Un important travail de recherche documentaire a permis de sélectionner une trentaine d’articles tirés de cinq quotidiens représentant différentes tendances politiques: le Journal de Genève, la Gazette de Lausanne, L’Express, L’Impartial et La Sentinelle. Chacun de ces articles, qui sont parfois très brefs ou au contraire enrichis de nombreux détails, rapportent un fragment des événements qui se produisent en Turquie pendant la Première Guerre mondiale. Si aucun ne délivre une vision globale ou panoramique du drame qui se joue alors, leur lecture permet néanmoins de saisir l’histoire à un niveau «micro». Ici ou là, on perçoit déjà les grands enjeux de l’extermination des Arméniens. En 1895, par exemple, un journaliste de la Gazette de Lausanne juge utile de répondre aux informations mensongères qui circulent sur les massacres et révèle, par la même occasion, l’importance que revêt l’établissement des faits.
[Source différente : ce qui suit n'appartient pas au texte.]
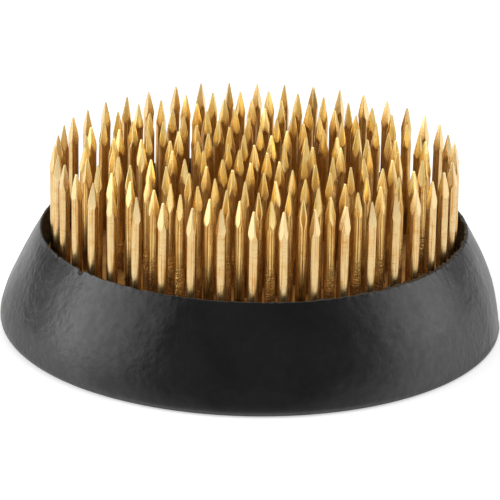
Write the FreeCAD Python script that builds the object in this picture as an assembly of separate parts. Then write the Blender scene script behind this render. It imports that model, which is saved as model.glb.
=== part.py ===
"""Round flower frog (kenzan): a cast weight faced with brass sheet and set with brass pins,
standing in a stretch-on rubber ring.

Millimetres, +Z up, origin at the centre of the face that rests on the table.
Writes one STEP file per node to parts/.
"""

import math
import os

import FreeCAD
import Part

# Driving dimensions
OVERALL_HEIGHT = 26.7
PIN_PITCH = 4.0  # radial step from one circle of pins to the next
PIN_CIRCLES = 7  # circle n holds 6 n pins, round one pin at the centre
SECTORS = 6  # each circle is split into this many equal arcs of pins
PIN_DIAMETER = 1.45
PIN_POINT_LENGTH = 3.8  # four flats ground or pinched on the wire
PIN_POINT_FLAT = 0.2  # width left blunt at the very tip
PIN_DEPTH = 5.0  # length set into the weight

WEIGHT_RADIUS = 29.95
WEIGHT_THICKNESS = 7.6
WEIGHT_EDGE_CHAMFER = 0.5
SHEET_THICKNESS = 0.4
SHEET_EDGE_MARGIN = 0.6  # bare rim of the weight outside the sheet

RING_BORE_RADIUS = 30.0
RING_HEIGHT = 14.6
RING_LEDGE_THICKNESS = 2.0  # the weight rests on this inward ledge
RING_LEDGE_RADIUS = 26.5
RING_WIDEST_RADIUS = 35.45
RING_FOOT_ROUND = 1.0
RING_LIP_WIDTH = 0.3
RING_LIP_HEIGHT = 0.15  # the crest of the lip is an arc this high
RING_LIP_SLOPE = math.radians(30)  # lean of the flank from upright where it meets the lip
# how far the flank's curve holds its direction at each end, as the handles of a Bezier curve
RING_FLANK_FOOT_HANDLE = 4.5
RING_FLANK_LIP_HANDLE = 3.0

# Derived levels
WEIGHT_BOTTOM = RING_LEDGE_THICKNESS
WEIGHT_TOP = WEIGHT_BOTTOM + WEIGHT_THICKNESS
SHEET_TOP = WEIGHT_TOP + SHEET_THICKNESS
PIN_FOOT = WEIGHT_TOP - PIN_DEPTH
PIN_LENGTH = OVERALL_HEIGHT - PIN_FOOT

UP = FreeCAD.Vector(0, 0, 1)
AXIS_POINT = FreeCAD.Vector(0, 0, 0)


def at(radius, height):
    """A point of a turned outline, in the XZ plane."""
    return FreeCAD.Vector(radius, 0, height)


def line(start, end):
    return Part.LineSegment(start, end).toShape()


def turned(edges):
    """The solid swept by a closed outline turned once round the Z axis."""
    face = Part.Face(Part.Wire(edges))
    return face.revolve(AXIS_POINT, UP, 360)


def pin_places(circle):
    """(x, y, angle) of every pin of one circle, anticlockwise from +X."""
    count = 6 * circle
    places = []
    for i in range(count):
        angle = 2 * math.pi * i / count
        radius = circle * PIN_PITCH
        places.append((radius * math.cos(angle), radius * math.sin(angle), math.degrees(angle)))
    return places


def all_pin_places():
    places = [(0.0, 0.0, 0.0)]
    for circle in range(1, PIN_CIRCLES + 1):
        places += pin_places(circle)
    return places


def square_wire(half_width, height):
    corners = [(1, 1), (-1, 1), (-1, -1), (1, -1), (1, 1)]
    return Part.makePolygon(
        [FreeCAD.Vector(half_width * x, half_width * y, height) for x, y in corners]
    )


def pointed_pin():
    """One pin on the Z axis: round wire with a four-sided point."""
    radius = PIN_DIAMETER / 2
    wire = Part.makeCylinder(radius, PIN_LENGTH, FreeCAD.Vector(0, 0, PIN_FOOT), UP)
    tip = PIN_POINT_FLAT / 2
    flare = (radius - tip) / PIN_POINT_LENGTH
    spike = Part.makeLoft(
        [square_wire(tip + flare * PIN_LENGTH, PIN_FOOT), square_wire(tip, OVERALL_HEIGHT)],
        True,
        True,
    )
    return wire.common(spike).Solids[0]


def pin_group(pin, places):
    """Separate copies of a pin at each place, with one flat facing outwards."""
    copies = []
    for x, y, degrees in places:
        copy = pin.copy()
        copy.rotate(AXIS_POINT, UP, degrees)
        copy.translate(FreeCAD.Vector(x, y, 0))
        copies.append(copy)
    return Part.makeCompound(copies)


def pin_holes(bottom, top):
    """Cutters for the pins' holes between two levels."""
    radius = PIN_DIAMETER / 2
    return [
        Part.makeCylinder(radius, top - bottom, FreeCAD.Vector(x, y, bottom), UP)
        for x, y, _ in all_pin_places()
    ]


def base_weight():
    """The cast disc, with a blind hole for every pin."""
    c = WEIGHT_EDGE_CHAMFER
    r = WEIGHT_RADIUS
    points = [
        at(0, WEIGHT_BOTTOM),
        at(r - c, WEIGHT_BOTTOM),
        at(r, WEIGHT_BOTTOM + c),
        at(r, WEIGHT_TOP - c),
        at(r - c, WEIGHT_TOP),
        at(0, WEIGHT_TOP),
        at(0, WEIGHT_BOTTOM),
    ]
    disc = turned([line(a, b) for a, b in zip(points, points[1:])])
    return disc.cut(pin_holes(PIN_FOOT, WEIGHT_TOP + SHEET_THICKNESS))


def face_sheet():
    """The thin brass disc on top of the weight, pierced by every pin."""
    radius = WEIGHT_RADIUS - SHEET_EDGE_MARGIN
    disc = Part.makeCylinder(radius, SHEET_THICKNESS, FreeCAD.Vector(0, 0, WEIGHT_TOP), UP)
    return disc.cut(pin_holes(WEIGHT_TOP - SHEET_THICKNESS, SHEET_TOP + SHEET_THICKNESS))


def rubber_ring():
    """The moulded ring: flat foot, bulging flank, thin lip, and a ledge under the weight."""
    bore = RING_BORE_RADIUS
    foot = RING_FOOT_ROUND
    lip_base = RING_HEIGHT - RING_LIP_HEIGHT
    ledge_foot = at(RING_LEDGE_RADIUS, 0)
    ledge_edge = at(RING_LEDGE_RADIUS, RING_LEDGE_THICKNESS)
    bore_foot = at(bore, RING_LEDGE_THICKNESS)
    bore_top = at(bore, lip_base)
    lip_crest = at(bore + RING_LIP_WIDTH / 2, RING_HEIGHT)
    lip_outer = at(bore + RING_LIP_WIDTH, lip_base)
    flank_foot = at(RING_WIDEST_RADIUS, foot)
    foot_corner = at(RING_WIDEST_RADIUS - foot, 0)
    foot_middle = at(
        RING_WIDEST_RADIUS - foot + foot * math.sin(math.radians(45)),
        foot - foot * math.cos(math.radians(45)),
    )
    lip_handle = at(
        lip_outer.x + RING_FLANK_LIP_HANDLE * math.sin(RING_LIP_SLOPE),
        lip_outer.z - RING_FLANK_LIP_HANDLE * math.cos(RING_LIP_SLOPE),
    )
    foot_handle = at(RING_WIDEST_RADIUS, foot + RING_FLANK_FOOT_HANDLE)
    flank = Part.BezierCurve()
    flank.setPoles([flank_foot, foot_handle, lip_handle, lip_outer])
    return turned(
        [
            line(ledge_foot, ledge_edge),
            line(ledge_edge, bore_foot),
            line(bore_foot, bore_top),
            Part.Arc(bore_top, lip_crest, lip_outer).toShape(),
            flank.toShape(),
            Part.Arc(flank_foot, foot_middle, foot_corner).toShape(),
            line(foot_corner, ledge_foot),
        ]
    )


def write(name, shape):
    shape.exportStep(f"parts/{name}.step")
    volume_cm3 = shape.Volume / 1000
    print(f"{name}: {len(shape.Solids)} solids, {volume_cm3:.3f} cm3, valid {shape.isValid()}")


def main():
    os.makedirs("parts", exist_ok=True)
    write("rubber_ring", rubber_ring())
    write("base_weight", base_weight())
    write("face_sheet", face_sheet())
    pin = pointed_pin()
    write("pin_centre", pin_group(pin, [(0.0, 0.0, 0.0)]))
    for circle in range(1, PIN_CIRCLES + 1):
        places = pin_places(circle)
        for sector in range(SECTORS):
            group = places[sector * circle : (sector + 1) * circle]
            write(f"pins_circle_{circle}_sector_{sector + 1}", pin_group(pin, group))


main()
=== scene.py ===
"""Looks of the flower frog: pointed brass pins, moulded rubber ring, cast weight and brass sheet,
with a white floor, studio lights and the camera. The places and main sizes of the object come
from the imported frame."""

import math

import bpy
import numpy as np
from mathutils import Matrix, Vector, noise


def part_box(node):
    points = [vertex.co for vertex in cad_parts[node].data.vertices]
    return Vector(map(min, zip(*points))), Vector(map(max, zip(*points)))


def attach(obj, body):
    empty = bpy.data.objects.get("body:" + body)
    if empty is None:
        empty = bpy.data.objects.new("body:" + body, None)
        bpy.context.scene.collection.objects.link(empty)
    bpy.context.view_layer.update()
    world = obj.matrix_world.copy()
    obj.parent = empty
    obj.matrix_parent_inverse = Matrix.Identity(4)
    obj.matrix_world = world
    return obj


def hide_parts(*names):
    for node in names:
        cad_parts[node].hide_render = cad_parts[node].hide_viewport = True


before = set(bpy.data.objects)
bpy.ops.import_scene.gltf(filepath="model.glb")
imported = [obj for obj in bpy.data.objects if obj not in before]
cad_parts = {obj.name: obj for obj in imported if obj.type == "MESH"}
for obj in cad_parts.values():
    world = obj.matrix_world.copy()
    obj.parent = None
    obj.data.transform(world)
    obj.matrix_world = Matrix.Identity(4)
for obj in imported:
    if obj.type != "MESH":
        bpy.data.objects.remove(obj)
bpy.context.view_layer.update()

MM = 0.001
SEED = 7

# Places read from the frame, in metres
PIN_LOW, PIN_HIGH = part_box("pin_centre")
PIN_RADIUS = (PIN_HIGH.x - PIN_LOW.x) / 2
PIN_FOOT = PIN_LOW.z
PIN_TOP = PIN_HIGH.z
CIRCLES = max(int(n.split("_")[2]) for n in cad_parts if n.startswith("pins_circle_"))
SECTORS = max(int(n.split("_")[4]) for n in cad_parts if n.startswith("pins_circle_"))
PITCH = (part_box(f"pins_circle_{CIRCLES}_sector_1")[1].x - PIN_RADIUS) / CIRCLES
SHEET_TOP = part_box("face_sheet")[1].z
RING_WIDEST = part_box("rubber_ring")[1].x
RING_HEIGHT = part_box("rubber_ring")[1].z
WEIGHT_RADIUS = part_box("base_weight")[1].x
LEDGE_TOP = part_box("base_weight")[0].z

# Shape of one pin. A range is the least and the most, and a spread is a standard deviation.
WIRE_RANGE = (0.985, 1.01)  # next to the radius in the CAD
SWELL_RANGE = (0.03, 0.15)  # how much thicker the wire is where the flats end
SWELL_PLACE = 0.82  # below the tip, in lengths of the point
SWELL_REACH = 0.5 * MM
COLLAR_RANGE = (0.15, 0.3)  # how much wider the collar on the sheet is at its foot
COLLAR_HEIGHT = 0.3 * MM
COLLAR_DEPTH = 0.2 * MM  # how far it goes down into the sheet
CUT_FOOT = 0.8  # the radius at the wire's cut lower end, next to its own
CUT_FOOT_HEIGHT = 0.12 * MM
HEIGHT_SPREAD = 0.09 * MM
LEAN_SPREAD = math.radians(0.32)

# Shape of its point
POINT_LENGTH = 3.8 * MM
LENGTH_SPREAD = 0.07  # of its flats, next to POINT_LENGTH
TIP_HALF_WIDTH = 0.09 * MM
TIP_RANGE = (0.75, 1.35)  # next to TIP_HALF_WIDTH
TIP_LEAST = 0.05 * MM
TIP_ROUND = 0.5  # how much narrower the very end is
TIP_ROUND_LENGTH = 0.1 * MM
TIP_DOME = 0.03 * MM  # how far its middle stands above the last ring of points
APEX_SPREAD = 0.06 * MM  # how far the apex is off centre
FLAT_BULGE = 0.15
FLAT_SHARPNESS = 40  # how crisply the flats cut the round wire
RIDGE_SHARPNESS = 12  # how crisply the flats meet each other
CLEAN_CUT = 0.05  # how much deeper a cut, next to the radius, turns dull brass wholly clean
CLEAN_START = 0.3  # how deep the cut is when that begins, next to CLEAN_CUT

# Its mesh: columns close together beside a ridge, and rings in millimetres below the tip
QUARTER = (-45, -40.5, -33, -22, -11, 0, 11, 22, 33, 40.5)  # degrees
PIN_ANGLES = np.radians([side + turn for side in (0, 90, 180, 270) for turn in QUARTER])
PIN_COLUMNS = len(PIN_ANGLES)
TIP_RINGS = (0, 0.03, 0.06, 0.1)
POINT_RINGS = np.concatenate([np.linspace(0.25, 1.8, 6), np.linspace(2.0, 4.4, 17)])
SHAFT_RINGS = (4.8, 5.6, 7.5, 10, 12.5, 15, 16.2, 16.4, 16.5, 16.6, 16.68, 16.8, 17.4)

# Shape of the ring, as in the CAD, with its inner edges rounded
RING_BORE = WEIGHT_RADIUS + 0.05 * MM
LEDGE_RADIUS = RING_BORE - 3.5 * MM
FOOT_ROUND = 1.0 * MM
LIP_WIDTH = 0.3 * MM
LIP_SLOPE = math.radians(30)
FOOT_HANDLE = 4.5 * MM
LIP_HANDLE = 3.0 * MM
EDGE_ROUND = 0.25 * MM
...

«Certaines personne croient qu’il y a de l’exagération dans les récits des massacres arméniens, ou bien elles en font retomber la responsabilité sur les Arméniens eux-mêmes qui les auraient provoqués par leurs velléités d’indépendance, et en partie même sur les missionnaires américains qui travaillent parmi eux et les exciteraient contre le gouvernement turc.
Voici une liste détaillée de faits qui ont eu lieu depuis le 1er octobre. Ces indications précises, communiquées par le secrétaire de la branche anglaise de l’Alliance évangélique, portent en elles-mêmes la garantie de leur vérité et répondront à la première objection que nous venons de rappeler, nous les donnons dans leur éloquente monotonie […]».
Outre les massacres, la destruction du patrimoine arménien de Turquie est elle aussi relatée. Le Journal de Genève publie en 1922 un texte tiré d’un journal arménien d’Istanbul dans lequel l’effacement des traces arméniennes de l’Anatolie apparaît comme l’une des étapes de l’extermination.
«Déjà pendant la guerre, quelques-uns des plus beaux monastères de l’Arménie turque avaient été dynamités par les Turcs. […] Si les Turcs croient, par les massacres de monuments enlever tout caractère arménien à ces contrées qui ont été la patrie de notre race depuis des siècles, s’ils pensent tuer dans le cœur des Arméniens l’amour de ce sol sacré où dorment des millions de nos ancêtres et où s’est accomplie notre histoire que l’on ne peut supprimer, ils se trompent. Une pareille destruction n’est qu’un crime contre la civilisation ».
Lorsqu’au château d’Ouchy ont lieu les négociations qui aboutiront au traité de Lausanne (1923), la presse ne manque pas de faire état de l’avancement des travaux. Certains comptes-rendus publiés à l’époque résument parfaitement les enjeux diplomatiques soulevés par le Génocide des Arméniens. Ainsi, un article publié le 7 janvier 1923 dans le Journal de Genève résume l’attitude des grandes puissances face aux exigences turques et ses conséquences.
«L’incident provoqué par Riza Nour Bey, qui a quitté brusquement ce matin la séance de la commission, a démontré une fois de plus l’absolue intransigeance des Turcs dans la question du foyer arménien. […] On n’exigeait plus d’Angora aucune garantie touchant la création et le statut du futur foyer; on lui demandait simplement de prendre en considération les revendications de ses victimes et de leur accorder une vague autonomie administrative et municipale. […] En repoussant par avance ces suggestions, Riza Nour a donc prouvé que les Turcs se refusaient à faire la moindre concession, et qu’ils n’hésiteraient pas, au cas où les Alliés persisteraient, à provoquer une rupture de la conférence. Or, il paraît douteux que, dans les circonstances actuelles, les Alliés veuillent s’exposer à une pareille menace, […] il est donc à peu près certain que la question arménienne sera désormais écartée».
Ce bref passage détaille non seulement les arcanes des négociations d’après-guerre, mais expose aussi de manière exemplaire les origines des obstacles diplomatiques que rencontre la reconnaissance du génocide des Arméniens depuis un siècle.
En proposant une lecture du Génocide des Arméniens à travers les articles de presse, l’exposition Fragments permet d’une part de montrer que ce Génocide, encore nié par les autorités du pays qui en est responsable, est largement connu et exposé au moment même de son exécution. D’autre part, en utilisant des sources suisses et en rappelant le vaste élan de solidarité que cette tragédie a provoqué dans le pays, Fragments souhaite montrer que ces événements s’étant déroulés il y a un siècle à plus de deux mille kilomètres peuvent être appréhendés aussi à partir d’une perspective locale et ce d’autant plus que leur portée raisonne ici même aujourd’hui encore.